[Given request]
What is to be transcribed is the run of lines opening with the one that has "bracket_strap();" and closing with the one that has "obj.matrix_parent_inverse = Matrix.Identity(4)", and only that run, exactly.

[Recorded data]
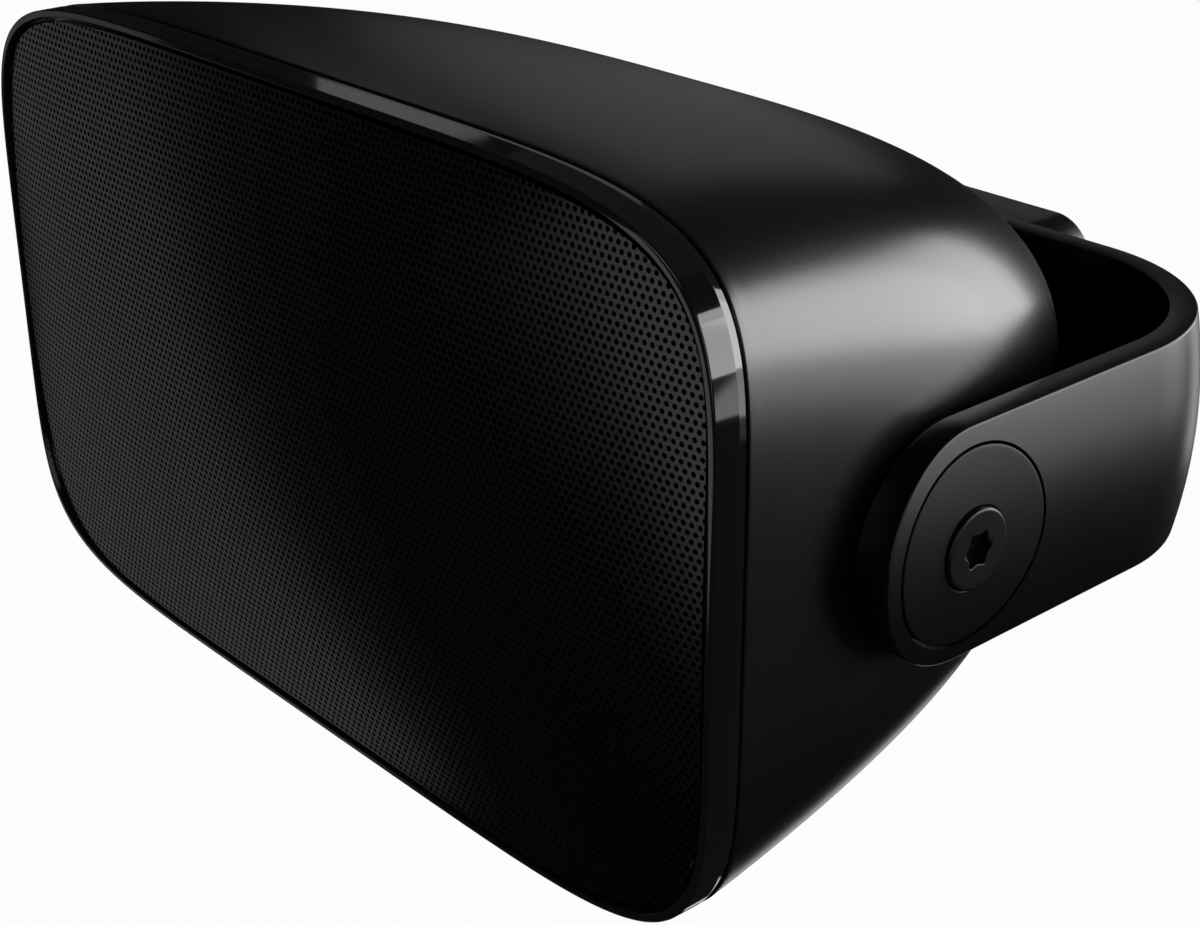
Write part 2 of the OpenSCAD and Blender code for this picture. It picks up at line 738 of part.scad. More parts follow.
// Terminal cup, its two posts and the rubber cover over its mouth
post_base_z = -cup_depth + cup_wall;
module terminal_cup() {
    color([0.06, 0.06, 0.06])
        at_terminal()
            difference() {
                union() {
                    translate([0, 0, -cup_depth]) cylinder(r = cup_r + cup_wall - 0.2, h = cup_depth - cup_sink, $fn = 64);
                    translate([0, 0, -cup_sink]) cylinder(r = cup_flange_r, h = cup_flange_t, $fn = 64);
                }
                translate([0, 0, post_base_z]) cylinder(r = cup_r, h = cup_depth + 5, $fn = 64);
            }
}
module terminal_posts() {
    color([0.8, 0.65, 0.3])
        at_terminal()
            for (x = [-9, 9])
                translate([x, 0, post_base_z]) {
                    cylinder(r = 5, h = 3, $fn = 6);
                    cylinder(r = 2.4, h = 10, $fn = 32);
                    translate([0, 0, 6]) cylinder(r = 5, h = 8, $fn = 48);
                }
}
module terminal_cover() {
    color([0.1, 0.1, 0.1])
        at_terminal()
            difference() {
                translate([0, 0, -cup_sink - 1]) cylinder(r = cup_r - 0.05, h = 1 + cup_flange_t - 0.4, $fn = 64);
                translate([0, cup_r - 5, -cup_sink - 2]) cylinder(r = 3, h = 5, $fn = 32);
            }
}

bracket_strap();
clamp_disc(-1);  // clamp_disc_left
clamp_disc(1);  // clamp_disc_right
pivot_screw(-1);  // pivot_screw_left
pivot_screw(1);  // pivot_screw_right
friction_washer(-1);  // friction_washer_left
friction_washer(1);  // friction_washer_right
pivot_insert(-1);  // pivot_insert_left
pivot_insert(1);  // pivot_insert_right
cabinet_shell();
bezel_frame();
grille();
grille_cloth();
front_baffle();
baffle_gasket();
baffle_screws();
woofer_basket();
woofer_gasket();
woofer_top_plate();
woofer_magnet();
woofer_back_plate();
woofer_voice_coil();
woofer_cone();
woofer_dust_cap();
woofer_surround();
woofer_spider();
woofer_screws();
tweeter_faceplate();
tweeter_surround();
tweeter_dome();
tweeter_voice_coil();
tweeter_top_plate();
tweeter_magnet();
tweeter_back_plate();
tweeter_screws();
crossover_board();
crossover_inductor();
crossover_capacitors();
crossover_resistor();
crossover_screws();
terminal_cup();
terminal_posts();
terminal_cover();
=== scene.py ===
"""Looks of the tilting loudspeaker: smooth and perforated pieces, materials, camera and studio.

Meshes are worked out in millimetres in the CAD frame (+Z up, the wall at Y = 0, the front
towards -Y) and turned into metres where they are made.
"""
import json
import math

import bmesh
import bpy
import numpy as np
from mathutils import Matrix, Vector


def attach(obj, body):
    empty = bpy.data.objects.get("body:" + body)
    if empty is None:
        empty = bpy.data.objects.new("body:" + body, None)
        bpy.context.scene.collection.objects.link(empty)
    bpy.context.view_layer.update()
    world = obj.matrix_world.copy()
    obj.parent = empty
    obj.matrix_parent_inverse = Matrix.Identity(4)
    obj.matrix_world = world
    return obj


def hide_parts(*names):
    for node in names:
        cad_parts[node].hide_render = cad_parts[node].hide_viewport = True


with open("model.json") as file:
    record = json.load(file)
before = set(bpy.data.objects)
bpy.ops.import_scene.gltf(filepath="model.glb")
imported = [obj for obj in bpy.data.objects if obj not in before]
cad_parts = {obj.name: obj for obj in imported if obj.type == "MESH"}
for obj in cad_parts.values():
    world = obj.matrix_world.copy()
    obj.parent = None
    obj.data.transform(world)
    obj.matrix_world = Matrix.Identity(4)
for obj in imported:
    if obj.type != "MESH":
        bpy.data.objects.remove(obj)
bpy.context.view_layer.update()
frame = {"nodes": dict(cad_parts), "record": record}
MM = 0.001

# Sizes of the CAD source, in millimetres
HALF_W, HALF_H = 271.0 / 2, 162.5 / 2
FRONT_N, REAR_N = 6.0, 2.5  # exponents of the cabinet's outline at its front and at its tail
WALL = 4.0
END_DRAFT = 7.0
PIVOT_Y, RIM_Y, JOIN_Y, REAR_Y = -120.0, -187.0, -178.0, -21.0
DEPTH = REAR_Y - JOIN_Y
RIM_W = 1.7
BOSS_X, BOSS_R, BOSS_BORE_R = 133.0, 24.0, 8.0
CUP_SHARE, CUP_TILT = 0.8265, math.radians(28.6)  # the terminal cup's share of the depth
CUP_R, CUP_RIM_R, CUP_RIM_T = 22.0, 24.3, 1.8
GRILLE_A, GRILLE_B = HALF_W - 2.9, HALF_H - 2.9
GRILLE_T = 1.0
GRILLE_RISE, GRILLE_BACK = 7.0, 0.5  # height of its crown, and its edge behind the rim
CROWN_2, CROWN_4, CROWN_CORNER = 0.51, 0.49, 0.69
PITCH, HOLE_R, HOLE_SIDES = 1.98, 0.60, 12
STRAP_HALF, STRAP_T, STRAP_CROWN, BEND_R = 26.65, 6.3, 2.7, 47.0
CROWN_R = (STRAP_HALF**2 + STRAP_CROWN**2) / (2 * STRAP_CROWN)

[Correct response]
bracket_strap();
clamp_disc(-1);  // clamp_disc_left
clamp_disc(1);  // clamp_disc_right
pivot_screw(-1);  // pivot_screw_left
pivot_screw(1);  // pivot_screw_right
friction_washer(-1);  // friction_washer_left
friction_washer(1);  // friction_washer_right
pivot_insert(-1);  // pivot_insert_left
pivot_insert(1);  // pivot_insert_right
cabinet_shell();
bezel_frame();
grille();
grille_cloth();
front_baffle();
baffle_gasket();
baffle_screws();
woofer_basket();
woofer_gasket();
woofer_top_plate();
woofer_magnet();
woofer_back_plate();
woofer_voice_coil();
woofer_cone();
woofer_dust_cap();
woofer_surround();
woofer_spider();
woofer_screws();
tweeter_faceplate();
tweeter_surround();
tweeter_dome();
tweeter_voice_coil();
tweeter_top_plate();
tweeter_magnet();
tweeter_back_plate();
tweeter_screws();
crossover_board();
crossover_inductor();
crossover_capacitors();
crossover_resistor();
crossover_screws();
terminal_cup();
terminal_posts();
terminal_cover();
=== scene.py ===
"""Looks of the tilting loudspeaker: smooth and perforated pieces, materials, camera and studio.

Meshes are worked out in millimetres in the CAD frame (+Z up, the wall at Y = 0, the front
towards -Y) and turned into metres where they are made.
"""
import json
import math

import bmesh
import bpy
import numpy as np
from mathutils import Matrix, Vector


def attach(obj, body):
    empty = bpy.data.objects.get("body:" + body)
    if empty is None:
        empty = bpy.data.objects.new("body:" + body, None)
        bpy.context.scene.collection.objects.link(empty)
    bpy.context.view_layer.update()
    world = obj.matrix_world.copy()
    obj.parent = empty
    obj.matrix_parent_inverse = Matrix.Identity(4)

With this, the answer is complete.